The Reserve Bank of India (RBI) is tightening regulations on payment aggregators, requiring non-banking entities to seek authorization and maintain a minimum net worth of INR 15 crore. Those unable to comply will be mandated to cease operations by July 31, 2025.


The RBI's draft circular emphasizes that, starting August 1, 2025, entities beyond card issuers and networks will be barred from storing COF data for face-to-face or proximity card transactions. Any previously stored data must be promptly purged, with entities allowed to retain only minimal transaction data for tracking and reconciliation purposes.


However, these regulations remain subject to stakeholder feedback before implementation.


Furthermore, the RBI specifies that payment aggregators must maintain a minimum net worth of INR 25 crore consistently. Payment aggregators facilitate transactions between customers and merchants, utilizing various payment methods such as debit and credit cards, UPI, and bank transfers. Prominent examples include Amazon Pay, Razorpay, Paytm, Cashfree, PhonePe, and GooglePay.


In terms of compliance, commercial banks offering physical payment aggregator services within their standard banking operations need not obtain separate authorization from the RBI. They must, however, adhere to the outlined instructions within three months of the circular's issuance.


Non-bank entities, however, must notify the RBI within two months of the circular's issuance. Additionally, authorized non-bank payment aggregators seeking to commence physical aggregator activities must obtain clearance from the Department of Payment and Settlement Systems (DPSS) and the RBI's central office.

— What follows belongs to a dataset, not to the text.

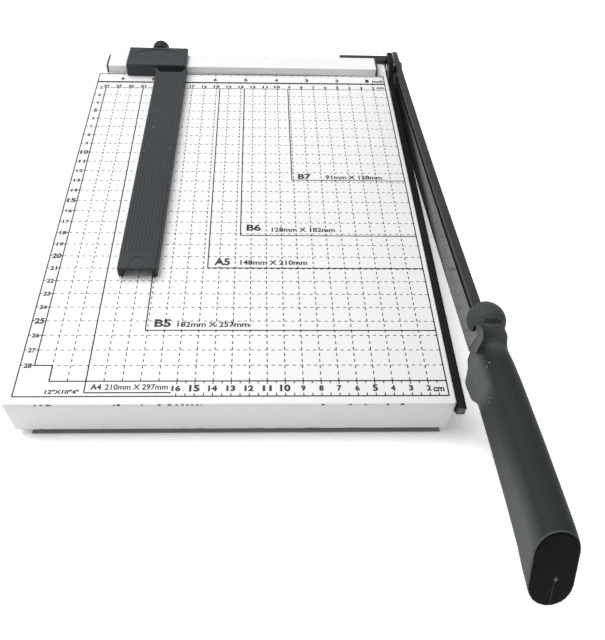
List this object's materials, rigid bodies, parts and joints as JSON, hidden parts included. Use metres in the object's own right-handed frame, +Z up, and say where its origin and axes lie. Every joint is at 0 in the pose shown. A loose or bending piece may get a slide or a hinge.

These entities must maintain a net worth of INR 15 crore upon application submission and increase it to INR 25 crore by the end of the third financial year post-authorization, maintaining this level thereafter.


Non-compliant non-bank payment aggregators must cease operations by July 31, 2025.


Proposed amendments include requiring payment aggregators to conduct due diligence on onboarded merchants, ensuring that marketplaces onboarded by them only collect and settle funds for services offered through their platforms, and mandating registration with the Financial Intelligence Unit-India (FIU-India).


Existing payment aggregators must complete due diligence for all current merchants by September 30, 2025, in accordance with the revised directives.


Amendment to the current directions


Some current set of regulations have also been proposed to be amended. These include the following:


A. Payment aggregators will need to undertake due diligence of merchants onboarded by them.


B. They will have to ensure that marketplaces onboarded by them do not collect and settle funds for services not offered through their platform.


C. Moreover, non-bank PAs will ensure registering themselves with the financial intelligence unit-India (FIU-India).


D. The existing PAs will have to ensure that for all existing merchants the due diligence process is completed by Sept 30, 2025.